**Task prompt:** Of the records that follow, copy only the lines from the line containing "Write part 3" to the line containing "bmesh.ops.remove_doubles(bm, verts=made, dist=radius", both included, exactly as written.

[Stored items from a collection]
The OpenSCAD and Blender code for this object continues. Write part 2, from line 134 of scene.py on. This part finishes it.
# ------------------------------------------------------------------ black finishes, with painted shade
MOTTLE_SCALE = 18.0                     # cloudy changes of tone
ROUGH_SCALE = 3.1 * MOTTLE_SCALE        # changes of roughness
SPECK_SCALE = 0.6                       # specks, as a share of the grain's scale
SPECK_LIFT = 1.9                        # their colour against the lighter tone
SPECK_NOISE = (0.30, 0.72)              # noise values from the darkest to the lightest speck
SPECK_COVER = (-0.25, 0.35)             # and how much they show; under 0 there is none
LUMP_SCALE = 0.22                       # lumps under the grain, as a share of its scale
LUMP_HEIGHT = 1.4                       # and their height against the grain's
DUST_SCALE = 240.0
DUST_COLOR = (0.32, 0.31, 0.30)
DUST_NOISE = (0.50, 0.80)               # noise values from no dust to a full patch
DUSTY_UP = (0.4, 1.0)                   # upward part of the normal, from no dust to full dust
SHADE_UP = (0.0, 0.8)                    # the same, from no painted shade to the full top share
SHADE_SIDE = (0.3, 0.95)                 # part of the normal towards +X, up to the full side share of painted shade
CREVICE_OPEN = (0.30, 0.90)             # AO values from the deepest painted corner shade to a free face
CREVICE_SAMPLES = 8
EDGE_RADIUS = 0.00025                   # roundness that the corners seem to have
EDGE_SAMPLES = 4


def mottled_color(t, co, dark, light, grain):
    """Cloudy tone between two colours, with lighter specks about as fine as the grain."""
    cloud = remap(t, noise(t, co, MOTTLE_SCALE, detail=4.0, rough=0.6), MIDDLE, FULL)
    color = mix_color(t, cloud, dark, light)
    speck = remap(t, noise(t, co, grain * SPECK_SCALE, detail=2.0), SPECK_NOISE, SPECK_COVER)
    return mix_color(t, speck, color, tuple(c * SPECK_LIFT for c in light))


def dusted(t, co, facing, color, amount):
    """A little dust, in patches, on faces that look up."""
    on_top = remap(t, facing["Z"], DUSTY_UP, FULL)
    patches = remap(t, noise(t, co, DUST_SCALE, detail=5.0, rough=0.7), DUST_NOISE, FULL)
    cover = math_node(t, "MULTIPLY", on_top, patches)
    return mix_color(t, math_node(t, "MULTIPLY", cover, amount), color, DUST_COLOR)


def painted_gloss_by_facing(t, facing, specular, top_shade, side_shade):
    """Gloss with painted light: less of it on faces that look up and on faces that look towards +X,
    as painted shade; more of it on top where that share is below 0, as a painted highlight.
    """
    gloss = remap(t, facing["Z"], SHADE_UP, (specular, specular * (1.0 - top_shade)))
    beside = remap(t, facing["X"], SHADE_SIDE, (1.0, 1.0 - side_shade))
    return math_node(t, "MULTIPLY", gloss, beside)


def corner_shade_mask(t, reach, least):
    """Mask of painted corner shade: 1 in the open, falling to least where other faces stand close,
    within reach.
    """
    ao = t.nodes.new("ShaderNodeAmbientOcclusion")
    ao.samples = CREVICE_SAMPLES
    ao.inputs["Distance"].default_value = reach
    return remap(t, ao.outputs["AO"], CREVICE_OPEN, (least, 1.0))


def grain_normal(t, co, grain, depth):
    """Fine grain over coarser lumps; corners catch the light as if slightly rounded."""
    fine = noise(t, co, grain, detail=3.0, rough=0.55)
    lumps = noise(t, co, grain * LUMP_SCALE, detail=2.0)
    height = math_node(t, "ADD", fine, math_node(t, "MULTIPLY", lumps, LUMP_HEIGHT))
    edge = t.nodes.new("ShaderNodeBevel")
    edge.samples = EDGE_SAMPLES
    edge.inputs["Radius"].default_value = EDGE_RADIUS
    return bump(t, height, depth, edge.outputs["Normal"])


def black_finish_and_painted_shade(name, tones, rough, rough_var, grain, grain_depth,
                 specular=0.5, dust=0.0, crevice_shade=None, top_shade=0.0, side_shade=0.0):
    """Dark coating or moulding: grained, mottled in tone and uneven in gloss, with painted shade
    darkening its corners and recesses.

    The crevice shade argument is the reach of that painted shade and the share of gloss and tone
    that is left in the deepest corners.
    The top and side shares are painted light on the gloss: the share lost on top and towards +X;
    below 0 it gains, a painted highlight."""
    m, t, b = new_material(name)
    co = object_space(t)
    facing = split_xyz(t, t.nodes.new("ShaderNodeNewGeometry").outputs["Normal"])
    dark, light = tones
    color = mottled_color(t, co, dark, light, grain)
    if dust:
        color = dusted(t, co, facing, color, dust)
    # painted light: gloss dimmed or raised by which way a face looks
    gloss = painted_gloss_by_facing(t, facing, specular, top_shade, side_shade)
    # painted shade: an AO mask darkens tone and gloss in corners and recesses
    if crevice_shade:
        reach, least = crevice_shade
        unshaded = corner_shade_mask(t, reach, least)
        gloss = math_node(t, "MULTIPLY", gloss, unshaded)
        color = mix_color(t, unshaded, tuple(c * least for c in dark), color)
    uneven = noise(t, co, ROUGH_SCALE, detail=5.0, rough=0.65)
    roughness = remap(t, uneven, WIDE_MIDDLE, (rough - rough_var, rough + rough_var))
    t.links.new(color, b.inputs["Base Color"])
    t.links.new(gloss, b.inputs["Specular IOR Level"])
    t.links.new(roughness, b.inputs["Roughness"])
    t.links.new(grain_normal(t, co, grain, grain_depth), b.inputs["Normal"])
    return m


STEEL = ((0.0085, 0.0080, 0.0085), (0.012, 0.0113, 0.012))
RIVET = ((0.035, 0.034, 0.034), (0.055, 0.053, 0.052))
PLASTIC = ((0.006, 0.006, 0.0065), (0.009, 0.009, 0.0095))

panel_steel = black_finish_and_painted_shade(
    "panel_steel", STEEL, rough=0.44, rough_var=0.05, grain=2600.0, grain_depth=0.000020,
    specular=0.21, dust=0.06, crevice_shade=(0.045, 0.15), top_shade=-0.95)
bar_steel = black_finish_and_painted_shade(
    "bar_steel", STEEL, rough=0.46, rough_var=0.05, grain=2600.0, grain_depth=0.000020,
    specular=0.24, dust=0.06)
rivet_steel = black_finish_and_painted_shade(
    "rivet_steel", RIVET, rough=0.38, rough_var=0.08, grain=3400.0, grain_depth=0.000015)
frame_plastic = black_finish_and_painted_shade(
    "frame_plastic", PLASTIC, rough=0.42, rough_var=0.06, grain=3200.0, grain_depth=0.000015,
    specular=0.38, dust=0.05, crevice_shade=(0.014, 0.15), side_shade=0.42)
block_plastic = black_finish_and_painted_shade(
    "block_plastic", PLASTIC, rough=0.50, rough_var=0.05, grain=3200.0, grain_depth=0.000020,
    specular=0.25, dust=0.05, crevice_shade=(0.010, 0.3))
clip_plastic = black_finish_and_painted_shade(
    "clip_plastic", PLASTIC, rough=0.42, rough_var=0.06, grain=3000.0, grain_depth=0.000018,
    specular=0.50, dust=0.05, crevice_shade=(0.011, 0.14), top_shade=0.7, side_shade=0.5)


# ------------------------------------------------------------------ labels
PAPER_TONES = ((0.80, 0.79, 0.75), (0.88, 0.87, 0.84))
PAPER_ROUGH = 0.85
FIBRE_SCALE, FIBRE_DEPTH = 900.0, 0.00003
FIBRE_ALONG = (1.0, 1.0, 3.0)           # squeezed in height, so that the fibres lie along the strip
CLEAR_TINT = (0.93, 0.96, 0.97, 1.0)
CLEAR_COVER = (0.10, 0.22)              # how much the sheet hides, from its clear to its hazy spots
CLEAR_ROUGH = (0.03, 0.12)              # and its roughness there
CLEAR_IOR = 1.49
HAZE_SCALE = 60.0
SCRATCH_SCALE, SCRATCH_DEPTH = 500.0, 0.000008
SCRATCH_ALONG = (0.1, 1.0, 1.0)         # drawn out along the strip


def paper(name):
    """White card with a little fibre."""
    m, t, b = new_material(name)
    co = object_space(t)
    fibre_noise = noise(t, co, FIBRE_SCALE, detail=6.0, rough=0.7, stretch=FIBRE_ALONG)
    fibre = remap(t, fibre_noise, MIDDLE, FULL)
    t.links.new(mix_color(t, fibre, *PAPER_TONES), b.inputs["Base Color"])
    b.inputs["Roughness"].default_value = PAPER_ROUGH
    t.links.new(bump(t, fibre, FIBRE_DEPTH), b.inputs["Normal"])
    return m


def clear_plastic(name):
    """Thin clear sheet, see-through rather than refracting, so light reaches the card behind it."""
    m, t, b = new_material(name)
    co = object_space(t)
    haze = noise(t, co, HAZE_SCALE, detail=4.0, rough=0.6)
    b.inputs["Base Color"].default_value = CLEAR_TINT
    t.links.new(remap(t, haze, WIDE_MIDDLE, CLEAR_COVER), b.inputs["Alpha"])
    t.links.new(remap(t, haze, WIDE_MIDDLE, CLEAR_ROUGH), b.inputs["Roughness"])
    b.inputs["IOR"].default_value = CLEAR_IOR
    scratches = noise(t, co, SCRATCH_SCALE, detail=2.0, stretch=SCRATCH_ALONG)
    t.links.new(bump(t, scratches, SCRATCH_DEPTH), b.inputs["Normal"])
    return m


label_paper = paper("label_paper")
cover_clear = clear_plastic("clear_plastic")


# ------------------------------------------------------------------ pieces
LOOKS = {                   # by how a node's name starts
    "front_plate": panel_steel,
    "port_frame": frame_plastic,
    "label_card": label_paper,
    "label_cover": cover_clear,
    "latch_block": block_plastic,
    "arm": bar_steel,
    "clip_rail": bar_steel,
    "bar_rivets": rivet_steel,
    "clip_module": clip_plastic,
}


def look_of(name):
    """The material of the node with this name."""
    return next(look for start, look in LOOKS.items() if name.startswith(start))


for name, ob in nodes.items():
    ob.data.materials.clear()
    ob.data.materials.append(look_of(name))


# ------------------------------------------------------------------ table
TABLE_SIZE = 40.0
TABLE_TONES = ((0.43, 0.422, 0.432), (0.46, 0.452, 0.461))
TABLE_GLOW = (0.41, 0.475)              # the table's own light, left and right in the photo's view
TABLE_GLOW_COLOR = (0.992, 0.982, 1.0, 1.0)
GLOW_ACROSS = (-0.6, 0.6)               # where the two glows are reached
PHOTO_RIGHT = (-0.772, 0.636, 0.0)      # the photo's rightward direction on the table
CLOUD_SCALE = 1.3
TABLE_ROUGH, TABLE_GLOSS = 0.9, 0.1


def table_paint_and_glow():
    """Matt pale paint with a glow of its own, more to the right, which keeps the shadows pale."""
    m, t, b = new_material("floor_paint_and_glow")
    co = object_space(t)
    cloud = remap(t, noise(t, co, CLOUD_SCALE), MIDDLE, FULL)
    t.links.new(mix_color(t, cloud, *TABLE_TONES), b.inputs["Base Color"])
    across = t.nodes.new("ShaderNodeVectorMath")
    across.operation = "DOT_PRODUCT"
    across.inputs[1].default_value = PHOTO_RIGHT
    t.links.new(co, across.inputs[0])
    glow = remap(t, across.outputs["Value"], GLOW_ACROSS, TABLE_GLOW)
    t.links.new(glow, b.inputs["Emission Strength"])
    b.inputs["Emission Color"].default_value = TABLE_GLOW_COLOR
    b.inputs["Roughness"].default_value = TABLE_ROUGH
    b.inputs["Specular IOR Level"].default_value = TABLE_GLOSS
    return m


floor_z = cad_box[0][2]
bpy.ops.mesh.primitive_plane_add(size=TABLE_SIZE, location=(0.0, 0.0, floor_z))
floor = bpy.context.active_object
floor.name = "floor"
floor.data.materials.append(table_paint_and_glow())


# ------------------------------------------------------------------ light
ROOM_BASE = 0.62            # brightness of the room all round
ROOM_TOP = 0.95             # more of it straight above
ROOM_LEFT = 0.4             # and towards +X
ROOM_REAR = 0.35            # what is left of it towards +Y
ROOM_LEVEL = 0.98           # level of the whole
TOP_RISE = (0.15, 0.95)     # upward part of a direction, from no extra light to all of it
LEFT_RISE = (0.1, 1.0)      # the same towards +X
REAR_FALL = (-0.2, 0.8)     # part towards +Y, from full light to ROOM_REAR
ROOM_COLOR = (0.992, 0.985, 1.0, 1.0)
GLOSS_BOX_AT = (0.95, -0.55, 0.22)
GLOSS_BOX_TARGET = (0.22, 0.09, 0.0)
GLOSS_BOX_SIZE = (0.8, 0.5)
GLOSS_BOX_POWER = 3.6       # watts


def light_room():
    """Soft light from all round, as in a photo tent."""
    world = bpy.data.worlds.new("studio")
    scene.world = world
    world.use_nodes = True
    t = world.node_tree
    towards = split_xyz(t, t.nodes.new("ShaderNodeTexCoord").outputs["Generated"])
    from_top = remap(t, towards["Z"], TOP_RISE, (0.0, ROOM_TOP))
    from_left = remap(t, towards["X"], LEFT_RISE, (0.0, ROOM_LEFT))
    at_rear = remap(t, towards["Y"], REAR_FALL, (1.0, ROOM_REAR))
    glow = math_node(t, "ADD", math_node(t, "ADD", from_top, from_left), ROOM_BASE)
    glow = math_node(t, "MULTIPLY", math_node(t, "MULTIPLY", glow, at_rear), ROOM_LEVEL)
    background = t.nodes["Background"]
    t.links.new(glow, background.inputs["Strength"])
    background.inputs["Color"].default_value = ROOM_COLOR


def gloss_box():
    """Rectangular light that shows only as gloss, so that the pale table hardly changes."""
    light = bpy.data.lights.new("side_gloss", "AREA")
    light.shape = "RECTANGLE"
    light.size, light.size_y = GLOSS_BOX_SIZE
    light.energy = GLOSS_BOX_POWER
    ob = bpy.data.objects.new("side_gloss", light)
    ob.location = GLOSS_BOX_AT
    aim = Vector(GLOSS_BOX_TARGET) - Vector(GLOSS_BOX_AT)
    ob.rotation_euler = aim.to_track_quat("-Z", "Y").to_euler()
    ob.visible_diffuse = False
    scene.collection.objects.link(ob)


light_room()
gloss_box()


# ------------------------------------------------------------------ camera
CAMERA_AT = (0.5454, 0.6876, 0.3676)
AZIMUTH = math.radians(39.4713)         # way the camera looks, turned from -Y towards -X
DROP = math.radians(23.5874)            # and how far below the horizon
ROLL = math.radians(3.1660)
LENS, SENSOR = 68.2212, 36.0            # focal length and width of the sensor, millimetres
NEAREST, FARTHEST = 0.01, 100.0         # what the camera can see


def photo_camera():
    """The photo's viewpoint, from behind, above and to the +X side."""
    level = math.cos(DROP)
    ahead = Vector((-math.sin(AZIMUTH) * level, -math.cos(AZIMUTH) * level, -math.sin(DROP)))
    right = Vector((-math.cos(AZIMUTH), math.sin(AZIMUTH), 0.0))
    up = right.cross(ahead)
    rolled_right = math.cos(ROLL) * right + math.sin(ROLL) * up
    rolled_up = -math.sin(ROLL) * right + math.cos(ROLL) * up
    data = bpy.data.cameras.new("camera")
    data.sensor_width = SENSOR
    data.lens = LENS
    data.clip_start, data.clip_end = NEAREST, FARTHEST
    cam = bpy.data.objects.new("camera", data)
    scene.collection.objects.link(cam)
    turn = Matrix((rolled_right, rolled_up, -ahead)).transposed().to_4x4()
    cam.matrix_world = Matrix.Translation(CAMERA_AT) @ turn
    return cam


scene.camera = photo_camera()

* * *

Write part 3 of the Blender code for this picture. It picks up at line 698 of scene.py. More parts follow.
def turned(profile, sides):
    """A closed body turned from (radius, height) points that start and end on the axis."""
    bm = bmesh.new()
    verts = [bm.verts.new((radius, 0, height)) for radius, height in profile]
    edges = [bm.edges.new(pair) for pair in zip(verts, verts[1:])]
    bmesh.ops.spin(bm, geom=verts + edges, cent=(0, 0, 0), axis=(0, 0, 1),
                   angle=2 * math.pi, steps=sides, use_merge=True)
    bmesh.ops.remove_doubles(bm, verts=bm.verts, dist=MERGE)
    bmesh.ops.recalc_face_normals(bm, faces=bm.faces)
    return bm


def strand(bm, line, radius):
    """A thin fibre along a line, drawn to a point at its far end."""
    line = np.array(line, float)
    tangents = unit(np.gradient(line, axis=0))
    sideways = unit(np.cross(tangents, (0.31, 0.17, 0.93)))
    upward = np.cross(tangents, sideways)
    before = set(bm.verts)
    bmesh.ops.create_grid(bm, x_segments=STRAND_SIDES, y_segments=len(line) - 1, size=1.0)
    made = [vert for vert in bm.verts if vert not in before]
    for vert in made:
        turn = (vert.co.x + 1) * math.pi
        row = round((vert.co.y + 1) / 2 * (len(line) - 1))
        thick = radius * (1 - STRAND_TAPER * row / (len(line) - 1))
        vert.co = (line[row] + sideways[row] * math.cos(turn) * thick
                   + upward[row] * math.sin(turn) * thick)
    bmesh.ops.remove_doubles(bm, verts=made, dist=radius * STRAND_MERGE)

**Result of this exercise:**
Write part 3 of the Blender code for this picture. It picks up at line 698 of scene.py. More parts follow.
def turned(profile, sides):
    """A closed body turned from (radius, height) points that start and end on the axis."""
    bm = bmesh.new()
    verts = [bm.verts.new((radius, 0, height)) for radius, height in profile]
    edges = [bm.edges.new(pair) for pair in zip(verts, verts[1:])]
    bmesh.ops.spin(bm, geom=verts + edges, cent=(0, 0, 0), axis=(0, 0, 1),
                   angle=2 * math.pi, steps=sides, use_merge=True)
    bmesh.ops.remove_doubles(bm, verts=bm.verts, dist=MERGE)
    bmesh.ops.recalc_face_normals(bm, faces=bm.faces)
    return bm


def strand(bm, line, radius):
    """A thin fibre along a line, drawn to a point at its far end."""
    line = np.array(line, float)
    tangents = unit(np.gradient(line, axis=0))
    sideways = unit(np.cross(tangents, (0.31, 0.17, 0.93)))
    upward = np.cross(tangents, sideways)
    before = set(bm.verts)
    bmesh.ops.create_grid(bm, x_segments=STRAND_SIDES, y_segments=len(line) - 1, size=1.0)
    made = [vert for vert in bm.verts if vert not in before]
    for vert in made:
        turn = (vert.co.x + 1) * math.pi
        row = round((vert.co.y + 1) / 2 * (len(line) - 1))
        thick = radius * (1 - STRAND_TAPER * row / (len(line) - 1))
        vert.co = (line[row] + sideways[row] * math.cos(turn) * thick
                   + upward[row] * math.sin(turn) * thick)
    bmesh.ops.remove_doubles(bm, verts=made, dist=radius * STRAND_MERGE)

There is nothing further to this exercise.